The dog whistle you can’t hear. The rumbling thunder that you can. The rock concert that leaves your ears ringing for days. All of them are examples of sound energy. 

On a deeper level, sound energy surrounds us, whether our human ear can pick it up or not. 

Sound can be as melodic and pleasant as a blackbird’s song to as visceral and physical as the roar of a jet engine. But do sounds always sound the same? Join us as we explore sound energy and how it shapes our relationship with the world. 

What Is the Definition of Sound Energy in Science?

Sound energy is one of many different types of energy in the world, some of which include nuclear energy, light energy, mechanical energy, and electrical energy. 

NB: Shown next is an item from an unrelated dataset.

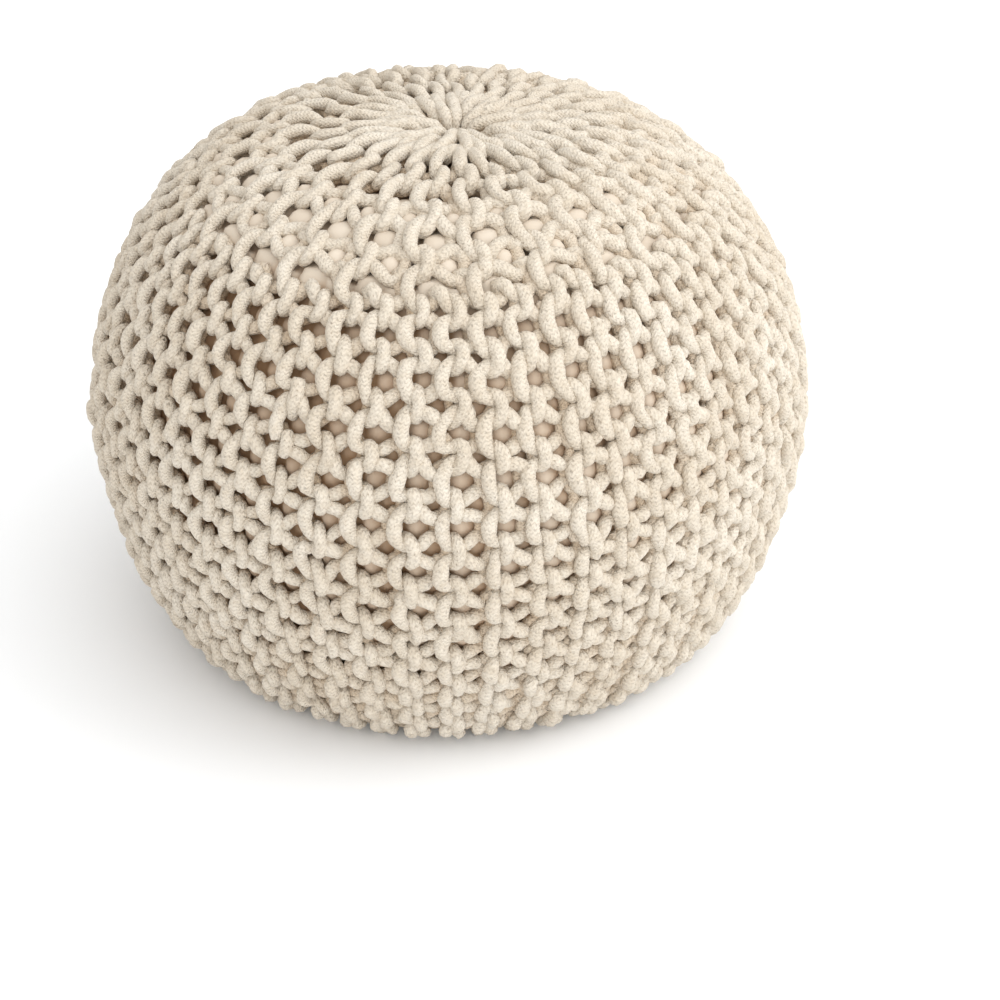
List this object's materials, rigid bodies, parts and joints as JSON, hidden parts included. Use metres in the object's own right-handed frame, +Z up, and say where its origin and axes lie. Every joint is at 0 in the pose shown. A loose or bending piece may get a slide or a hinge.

Sound energy is actually a form of mechanical energy. In its simplest form, sound energy is vibrations moving through something. Sound travels through solids, gases, and liquids as energy waves. 

More precisely, sound travels as sound waves. These sound waves are vibrating particles. So, what’s the definition of sound energy? It’s the energy that is released when an object vibrates. And why do objects vibrate? Because a force, such as pressure or sound, makes them vibrate. 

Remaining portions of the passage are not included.